WHAT TO WORK ON: Please repeat all of the listing exactly.

MATERIAL PROVIDED:
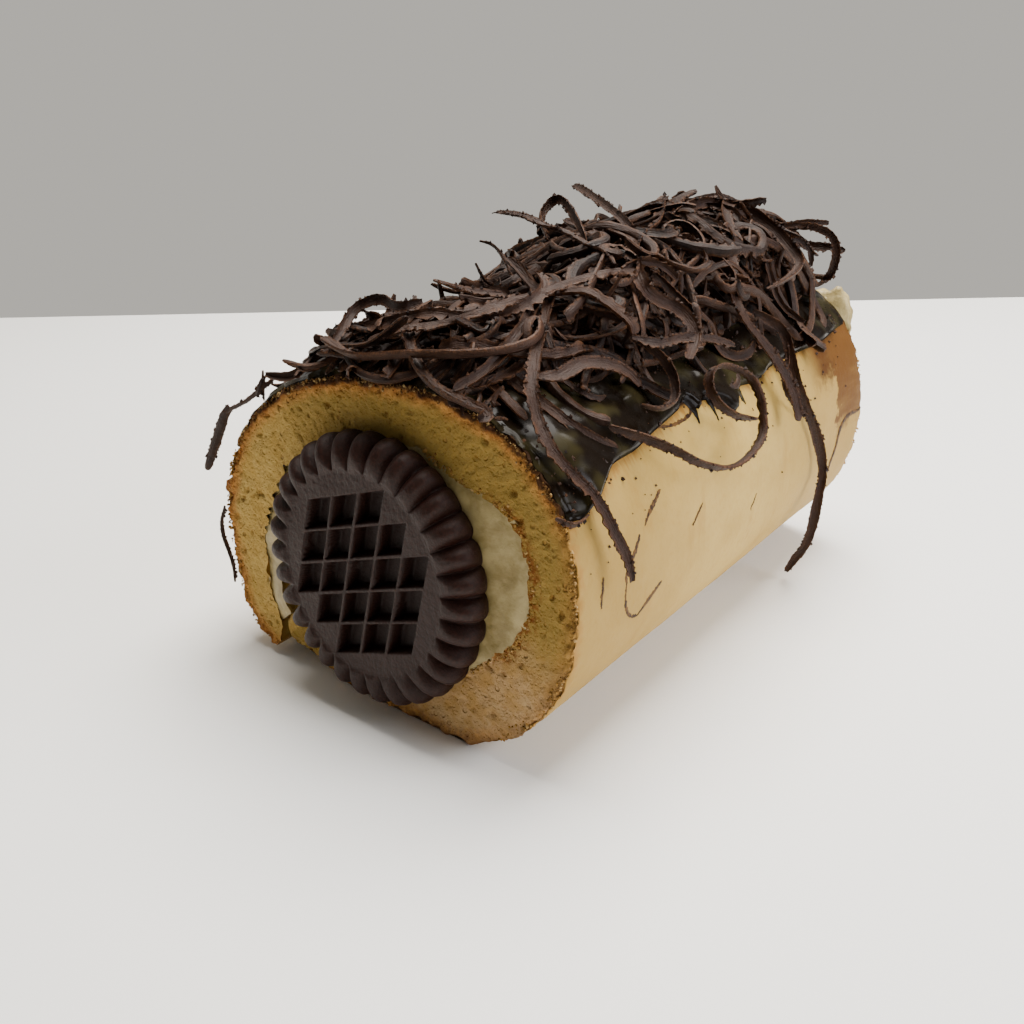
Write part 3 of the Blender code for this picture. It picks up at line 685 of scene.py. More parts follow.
for shell in (top, bottom):
    shell[:, 1] += short * (smooth(1.0 - along_y / 0.06) - smooth(1.0 - (1.0 - along_y) / 0.06)).ravel()
count = len(top)
index = np.arange(count).reshape(degrees.shape)
loop = np.concatenate([index[0, :-1], index[:-1, -1], index[-1, :0:-1], index[:0:-1, 0]])
walls = grid_faces(np.stack([loop, loop + count]), closed=True)
faces = np.concatenate([grid_faces(index), grid_faces(index)[:, ::-1] + count, walls])
make_piece("chocolate_glaze", np.concatenate([top, bottom]), faces, [glaze_paint], "glaze")

# %% [markdown]
# ## Shavings
# A bar of dark chocolate drawn over a coarse grater gives gutter-shaped ribbons, 1 to 3 mm wide
# and about half a millimetre thick, with torn, crumbly rims. They curl as they leave the
# blade. Each ribbon here is a mesh drawn along its own path. The paths lie on a map of the
# heap's height, which grows with every ribbon laid, so each one bridges the ones below it.

# %% Chocolate material
chocolate, tree, shader = new_material("grated dark chocolate", Roughness=0.5, Specular_IOR_Level=0.2)
here = add(tree, "TexCoord", {}, "Object")
tone, rim, along, across_ = (add(tree, "Attribute", {}, "Fac", attribute_name=name)
                             for name in ("tone", "rim", "along", "across"))
grit, bloom = (add(tree, "TexNoise", {"Vector": here, "Scale": 1.0 / (size * MM), "Detail": 4.0, "Roughness": 0.7})
               for size in (0.45, 2.5))
drawn = add(tree, "CombineXYZ", {0: add(tree, "Math", {0: along, 1: 0.12}, **TIMES), 1: across_})
grooves = add(tree, "TexNoise", {"Vector": drawn, "Scale": 3.2, "Detail": 2.0})
warm, at_rim, frosted = (add(tree, "MapRange", {0: value, 1: a, 2: b, 3: 0.0, 4: c}, **EASED)
                         for value, a, b, c in ((bloom, 0.4, 0.75, 0.5), (rim, 0.55, 1.0, 0.8), (grit, 0.4, 0.65, 1.0)))
# The rims are lighter: partly the crumbly torn chocolate, partly a painted highlight where the rims catch the light.
rim_crumbs_and_highlight = add(tree, "Math", {0: at_rim, 1: frosted}, **TIMES)
colour = add(tree, "Mix", {0: tone, 6: "#130906", 7: "#301B0F"}, **COLOURS)
for share, tint in ((warm, "#402512"), (rim_crumbs_and_highlight, "#5C3A20")):
    colour = add(tree, "Mix", {0: share, 6: colour, 7: tint}, **COLOURS)
tree.links.new(colour, shader.inputs["Base Color"])
height = add(tree, "Math", {0: grooves, 1: 1.5, 2: grit}, operation="MULTIPLY_ADD")
tree.links.new(add(tree, "Bump", {"Height": height, "Distance": 0.16 * MM}), shader.inputs["Normal"])
print("chocolate finish:", len(tree.nodes), "nodes")

# %% The heap's map
HEAP_ANGLES = (33.0, 152.0)     # right and left edges of the heap, from +X
HEAP = (                        # (y in mm, heights above the skin in mm at 120, 98 and 75 degrees)
    (-57, 2.5, 4.5, 5.0), (-50, 3.5, 7.0, 8.0), (-38, 5.5, 7.5, 10.5), (-28, 5.5, 6.5, 11.5),
    (-18, 3.8, 6.0, 13.5), (-8, 3.0, 7.2, 15.5), (2, 4.2, 10.4, 17.0), (12, 6.2, 12.6, 17.0),
    (24, 9.5, 13.0, 17.5), (44, 10.5, 12.5, 17.0), (54, 10.0, 12.0, 14.5), (62, 8.0, 9.5, 8.5),
)
all_degrees = np.arange(210.0, -60.5, -0.5)
steps = np.linalg.norm(np.diff(at_angle(all_degrees, 4.0), axis=0), axis=1)
all_arcs = np.concatenate([[0.0], np.cumsum(steps)])
all_arcs -= np.interp(-90.0, -all_degrees, all_arcs)
MAP_FROM = np.array([-60.0, -70.0])     # (around to the right, along) of the map's corner, in mm
MAP_SIZE = (120, 148)


def degrees_at(arc):
    return np.interp(arc, all_arcs, all_degrees)


def heap_target(arc, y):
    """How high the heap should stand off the skin, in mm."""
    degrees, (places, *columns) = degrees_at(arc), zip(*HEAP)
    left, top, right = (curve_through(tuple(zip(places, column)), y) for column in columns)
    height = top + (left - top) * smooth((degrees - 98.0) / 22.0) + (right - top) * smooth((98.0 - degrees) / 23.0)
    inside_ends = smooth((y + 59.0) / 4.0) * smooth((67.0 - y) / 4.0)
    return height * inside_ends * smooth((HEAP_ANGLES[1] - degrees) / 26.0) * smooth((degrees - HEAP_ANGLES[0]) / 34.0)


def bare(arc, y):
    """Where the glaze shows through, 0 to 1: on the right shoulder, most of all near the front."""
    limit = curve_through(((-58, 48), (-51, 50), (-44, 58), (-34, 58), (-22, 49), (0, 43), (20, 43), (40, 39), (60, 36)), y)
    return 1.0 - smooth((degrees_at(arc) - limit + 7.0) / 12.0)


def on_map(arc, y):
    """The map's cell under each point."""
    i = np.clip(np.round(arc - MAP_FROM[0]).astype(int), 0, MAP_SIZE[0] - 1)
    j = np.clip(np.round(y - MAP_FROM[1]).astype(int), 0, MAP_SIZE[1] - 1)
    return i, j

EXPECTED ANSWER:
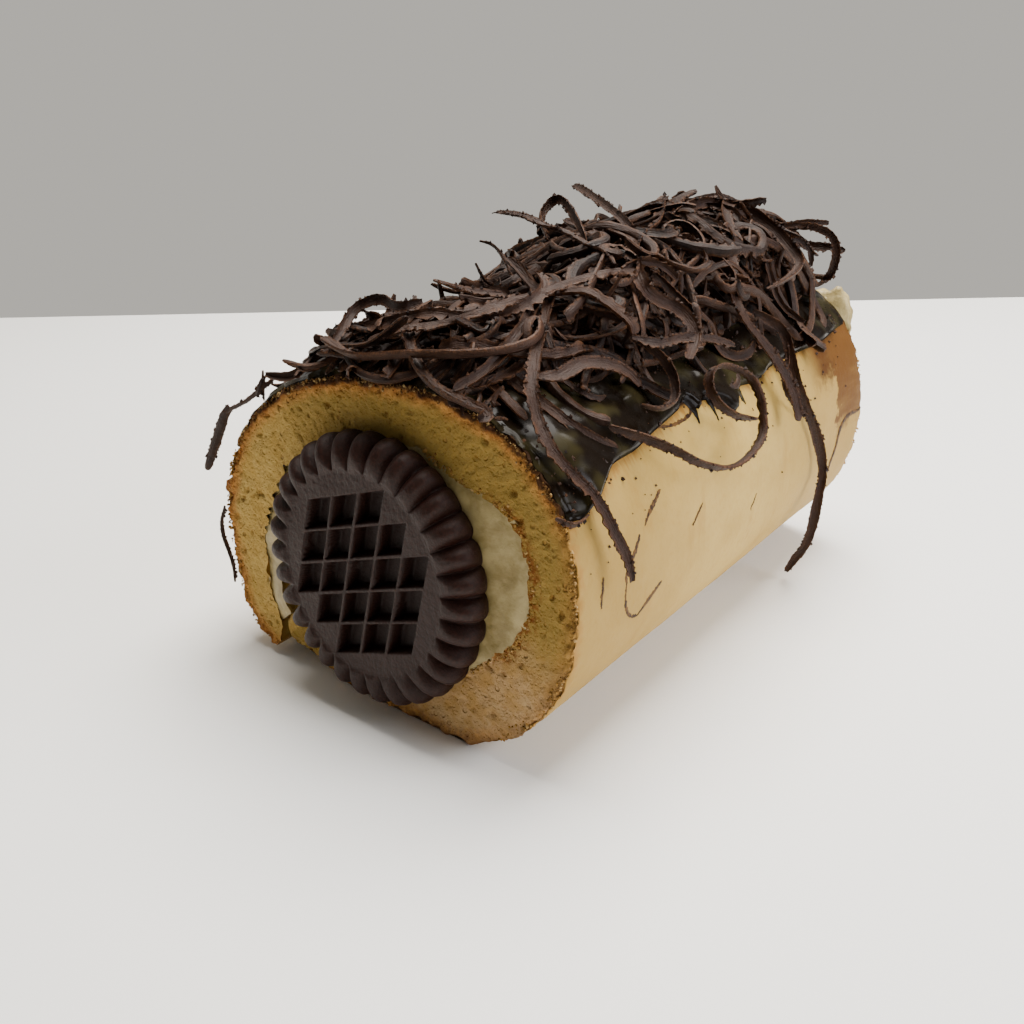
Write part 3 of the Blender code for this picture. It picks up at line 685 of scene.py. More parts follow.
for shell in (top, bottom):
    shell[:, 1] += short * (smooth(1.0 - along_y / 0.06) - smooth(1.0 - (1.0 - along_y) / 0.06)).ravel()
count = len(top)
index = np.arange(count).reshape(degrees.shape)
loop = np.concatenate([index[0, :-1], index[:-1, -1], index[-1, :0:-1], index[:0:-1, 0]])
walls = grid_faces(np.stack([loop, loop + count]), closed=True)
faces = np.concatenate([grid_faces(index), grid_faces(index)[:, ::-1] + count, walls])
make_piece("chocolate_glaze", np.concatenate([top, bottom]), faces, [glaze_paint], "glaze")

# %% [markdown]
# ## Shavings
# A bar of dark chocolate drawn over a coarse grater gives gutter-shaped ribbons, 1 to 3 mm wide
# and about half a millimetre thick, with torn, crumbly rims. They curl as they leave the
# blade. Each ribbon here is a mesh drawn along its own path. The paths lie on a map of the
# heap's height, which grows with every ribbon laid, so each one bridges the ones below it.

# %% Chocolate material
chocolate, tree, shader = new_material("grated dark chocolate", Roughness=0.5, Specular_IOR_Level=0.2)
here = add(tree, "TexCoord", {}, "Object")
tone, rim, along, across_ = (add(tree, "Attribute", {}, "Fac", attribute_name=name)
                             for name in ("tone", "rim", "along", "across"))
grit, bloom = (add(tree, "TexNoise", {"Vector": here, "Scale": 1.0 / (size * MM), "Detail": 4.0, "Roughness": 0.7})
               for size in (0.45, 2.5))
drawn = add(tree, "CombineXYZ", {0: add(tree, "Math", {0: along, 1: 0.12}, **TIMES), 1: across_})
grooves = add(tree, "TexNoise", {"Vector": drawn, "Scale": 3.2, "Detail": 2.0})
warm, at_rim, frosted = (add(tree, "MapRange", {0: value, 1: a, 2: b, 3: 0.0, 4: c}, **EASED)
                         for value, a, b, c in ((bloom, 0.4, 0.75, 0.5), (rim, 0.55, 1.0, 0.8), (grit, 0.4, 0.65, 1.0)))
# The rims are lighter: partly the crumbly torn chocolate, partly a painted highlight where the rims catch the light.
rim_crumbs_and_highlight = add(tree, "Math", {0: at_rim, 1: frosted}, **TIMES)
colour = add(tree, "Mix", {0: tone, 6: "#130906", 7: "#301B0F"}, **COLOURS)
for share, tint in ((warm, "#402512"), (rim_crumbs_and_highlight, "#5C3A20")):
    colour = add(tree, "Mix", {0: share, 6: colour, 7: tint}, **COLOURS)
tree.links.new(colour, shader.inputs["Base Color"])
height = add(tree, "Math", {0: grooves, 1: 1.5, 2: grit}, operation="MULTIPLY_ADD")
tree.links.new(add(tree, "Bump", {"Height": height, "Distance": 0.16 * MM}), shader.inputs["Normal"])
print("chocolate finish:", len(tree.nodes), "nodes")

# %% The heap's map
HEAP_ANGLES = (33.0, 152.0)     # right and left edges of the heap, from +X
HEAP = (                        # (y in mm, heights above the skin in mm at 120, 98 and 75 degrees)
    (-57, 2.5, 4.5, 5.0), (-50, 3.5, 7.0, 8.0), (-38, 5.5, 7.5, 10.5), (-28, 5.5, 6.5, 11.5),
    (-18, 3.8, 6.0, 13.5), (-8, 3.0, 7.2, 15.5), (2, 4.2, 10.4, 17.0), (12, 6.2, 12.6, 17.0),
    (24, 9.5, 13.0, 17.5), (44, 10.5, 12.5, 17.0), (54, 10.0, 12.0, 14.5), (62, 8.0, 9.5, 8.5),
)
all_degrees = np.arange(210.0, -60.5, -0.5)
steps = np.linalg.norm(np.diff(at_angle(all_degrees, 4.0), axis=0), axis=1)
all_arcs = np.concatenate([[0.0], np.cumsum(steps)])
all_arcs -= np.interp(-90.0, -all_degrees, all_arcs)
MAP_FROM = np.array([-60.0, -70.0])     # (around to the right, along) of the map's corner, in mm
MAP_SIZE = (120, 148)


def degrees_at(arc):
    return np.interp(arc, all_arcs, all_degrees)


def heap_target(arc, y):
    """How high the heap should stand off the skin, in mm."""
    degrees, (places, *columns) = degrees_at(arc), zip(*HEAP)
    left, top, right = (curve_through(tuple(zip(places, column)), y) for column in columns)
    height = top + (left - top) * smooth((degrees - 98.0) / 22.0) + (right - top) * smooth((98.0 - degrees) / 23.0)
    inside_ends = smooth((y + 59.0) / 4.0) * smooth((67.0 - y) / 4.0)
    return height * inside_ends * smooth((HEAP_ANGLES[1] - degrees) / 26.0) * smooth((degrees - HEAP_ANGLES[0]) / 34.0)


def bare(arc, y):
    """Where the glaze shows through, 0 to 1: on the right shoulder, most of all near the front."""
    limit = curve_through(((-58, 48), (-51, 50), (-44, 58), (-34, 58), (-22, 49), (0, 43), (20, 43), (40, 39), (60, 36)), y)
    return 1.0 - smooth((degrees_at(arc) - limit + 7.0) / 12.0)


def on_map(arc, y):
    """The map's cell under each point."""
    i = np.clip(np.round(arc - MAP_FROM[0]).astype(int), 0, MAP_SIZE[0] - 1)
    j = np.clip(np.round(y - MAP_FROM[1]).astype(int), 0, MAP_SIZE[1] - 1)
    return i, j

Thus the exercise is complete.